At the Stadtmuseum Berlin, whose main administrative operations are centred near Klosterstraße in the old city core, curators have pushed for automated deduplication tools since at least 2024. The institution manages image assets from multiple historic collections — including material from the Ephraim-Palais and the Märkisches Museum — and the overhead of maintaining parallel records has become unsustainable at current staffing levels. Specialists there have argued that off-the-shelf perceptual hashing tools, which can identify near-identical images even when file names or metadata differ, should be deployed citywide rather than institution by institution.
The civic-tech community around Tempodrom and the co-working spaces clustered along Oranienburger Straße has not stayed quiet either. Several open-data advocates affiliated with the OK Lab Berlin chapter have publicly pressed the Senatsverwaltung to release deduplication standards as open specifications, arguing that taxpayer-funded solutions should not end up locked inside proprietary vendor contracts.
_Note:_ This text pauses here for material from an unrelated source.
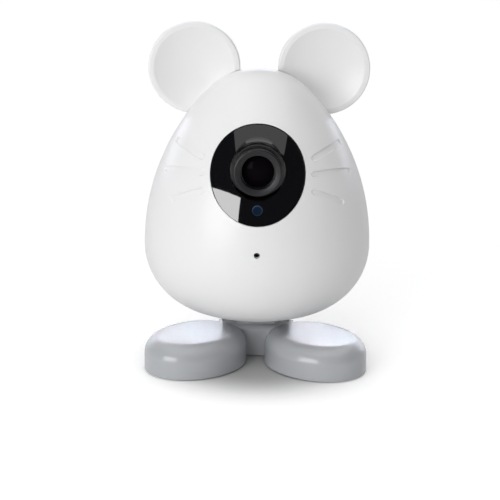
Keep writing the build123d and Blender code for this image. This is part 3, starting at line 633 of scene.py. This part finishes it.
def soft_light(name, azimuth, elevation, distance, size, radiance, colour=(1, 1, 1), acts_on="both"):
    """A rectangular soft light that faces the object and acts on sheen, on colour or on both."""
    width, height = size
    lamp = bpy.data.lights.new(name, "AREA")
    lamp.shape = "RECTANGLE"
    lamp.size = width
    lamp.size_y = height
    lamp.energy = radiance * math.pi * width * height
    lamp.color = colour
    light = show(name, lamp)
    light.location = AIM + direction(azimuth, elevation) * distance
    light.rotation_euler = (AIM - light.location).to_track_quat("-Z", "Y").to_euler()
    light.visible_diffuse = acts_on != "sheen"
    light.visible_glossy = acts_on != "colour"
    return light


def light_set(name, pieces, left_out=False):
    """A set of pieces for a light: those that it reaches, or those that it leaves out."""
    made = bpy.data.collections.new(name)
    for piece in pieces:
        made.objects.link(piece)
    if left_out:
        for entry in made.collection_objects:
            entry.light_linking.link_state = "EXCLUDE"
    return made


COOL_WHITE = (0.86, 0.89, 1.0)
FEET_WHITE = (0.865, 0.89, 1.0)
CEILING_PLACE = (0.09, 0.265, 1.55)


def studio_lights():
    """A key light at the front left, a fill, and white screens that show only as reflections."""
    key_size = (0.66, 0.5)
    soft_light("key_softbox", -38, 9, 1.0, key_size, 3.9)
    key_sheen = soft_light("key_sheen", -38, 9, 1.01, key_size, 4.7, acts_on="sheen")
    soft_light("front_fill", -13, 32, 1.5, (1.0, 0.8), 1.97, acts_on="colour")
    backdrop = soft_light("backdrop_sheen", 180, 13, 2.0, (6.0, 0.62), 2.0, COOL_WHITE, acts_on="sheen")
    ceiling = soft_light("ceiling_sheen", 0, 90, 1.5, (1.98, 3.07), 0.8, acts_on="sheen")
    ceiling.location = CEILING_PLACE
    ceiling.rotation_euler = (0, 0, 0)
    # The base has a low white screen of its own, which shows in the tops of the feet
    screen = soft_light("feet_sheen", 180, 15, 1.9, (4.0, 0.85), 2.4, FEET_WHITE, acts_on="sheen")
    screen.data.cycles.use_multiple_importance_sampling = False
    base = [nodes[name] for name in ("base_housing", "stand_arm", "base_cover")]
    base_set = light_set("base_pieces", base)
    screen.light_linking.receiver_collection = base_set
    screen.light_linking.blocker_collection = base_set
    backdrop.light_linking.receiver_collection = light_set("all_but_base", base, left_out=True)
    # The key's full reflection shows in the dark pieces alone
    dark = [nodes[name] for name in ("face_window", "status_light", "lens_glass")]
    key_sheen.light_linking.receiver_collection = light_set("dark_pieces", dark + [hood, barrel])


WALL_START, WALL_END = -0.35, 0.3
WALL_FRONT, WALL_BEHIND = 0.035, 0.37
CEILING_START, CEILING_END = 0.7, 0.73
CEILING_LEVEL = 1.05


def studio_world():
    """White to the camera; for the object pale walls behind, a dark front and a ceiling that only colours it."""
    world = bpy.data.worlds.new("studio")
    bpy.context.scene.world = world
    world.use_nodes = True
    tree = world.node_tree
    back = tree.nodes["Background"]
    back.inputs["Strength"].default_value = 1.0
    place = add(tree, "ShaderNodeTexCoord").outputs["Generated"]
    parts = add(tree, "ShaderNodeSeparateXYZ")
    tree.links.new(place, parts.inputs[0])
    walls = ramp(tree, parts.outputs["Y"], WALL_START, WALL_END, WALL_FRONT, WALL_BEHIND, "SMOOTHSTEP")
    above = ramp(tree, parts.outputs["Z"], CEILING_START, CEILING_END, 0.0, CEILING_LEVEL)
    rays = add(tree, "ShaderNodeLightPath").outputs
    not_glossy = number(tree, "SUBTRACT", 1.0, rays["Is Glossy Ray"])
    ceiling = number(tree, "MULTIPLY", above, not_glossy)
    around = number(tree, "MAXIMUM", walls, ceiling)
    tree.links.new(number(tree, "MAXIMUM", around, rays["Is Camera Ray"]), back.inputs["Color"])


floor_sheet()
studio_world()
studio_lights()
bpy.context.scene.view_settings.view_transform = "Standard"

# Camera at the photograph's angle, aimed so that the body falls where it does there
IMAGE_SIZE = 500
SENSOR_WIDTH = 36
FOCAL_PIXELS = 1749.0
AXIS_COLUMN = 257.5
LOOK_ROW = 193.5
CAMERA_PLACE = Vector((0, -0.4919, 0.1707))
CAMERA_LOOK = Vector((0, 0.970, -0.242)).normalized()
CAMERA_ROLL = 0.7


def photo_camera():
    """The camera, turned from the axis of the body to the middle of the picture."""
    side = Vector((1, 0, 0))
    upward = side.cross(CAMERA_LOOK)
    shift = side * (IMAGE_SIZE / 2 - AXIS_COLUMN) + upward * (LOOK_ROW - IMAGE_SIZE / 2)
    to_middle = CAMERA_LOOK * FOCAL_PIXELS + shift
    eye = bpy.data.cameras.new("camera")
    eye.sensor_width = SENSOR_WIDTH
    eye.sensor_fit = "HORIZONTAL"
    eye.lens = SENSOR_WIDTH * to_middle.length / IMAGE_SIZE
    eye.clip_start = 0.01
    camera = show("camera", eye)
    camera.location = CAMERA_PLACE
    turned = Quaternion(CAMERA_LOOK, math.radians(-CAMERA_ROLL)) @ to_middle.to_track_quat("-Z", "Y")
    camera.rotation_euler = turned.to_euler()
    bpy.context.scene.camera = camera


photo_camera()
Their position, laid out in a public letter submitted to the Senate in May 2026, is that any framework adopted by the city's roughly 200 public cultural institutions should be interoperable and auditable.
The Numbers Behind the Problem
Precise city-level figures are not yet public, but the scale can be inferred from what is known. The Deutsche Digitale Bibliothek, which aggregates content from German cultural institutions including dozens of Berlin-based contributors, reported in its 2025 annual statistics that its total holdings had crossed 47 million objects — a figure that has roughly doubled in five years. Industry benchmarks for digitisation projects routinely cite duplication rates of between eight and fifteen percent in large unmanaged repositories. Applied conservatively to Berlin's own federated collections, that would imply hundreds of thousands of redundant records.
Storage is not cheap. Commercial cloud archiving for high-resolution image files runs in the range of €20 to €40 per terabyte per month at institutional scale, depending on redundancy and access-tier requirements. Multiply that across archives that have not been cleaned in years, and the fiscal argument for deduplication becomes straightforward even before the question of usability is raised.
The working group that met in Mitte last week is expected to present a draft protocol to the Senatsverwaltung by September 2026. If approved, it would set common technical standards for how Berlin's public institutions identify, flag, and replace duplicate images — including rules for which version of an image is retained when duplicates are found. Institutions are being advised in the meantime to document their current pipelines and halt any new large-scale uploads that lack metadata quality checks. For researchers and members of the public who rely on the city's digital collections, that means the cleanup is coming — but for now, patience is still the only tool on offer.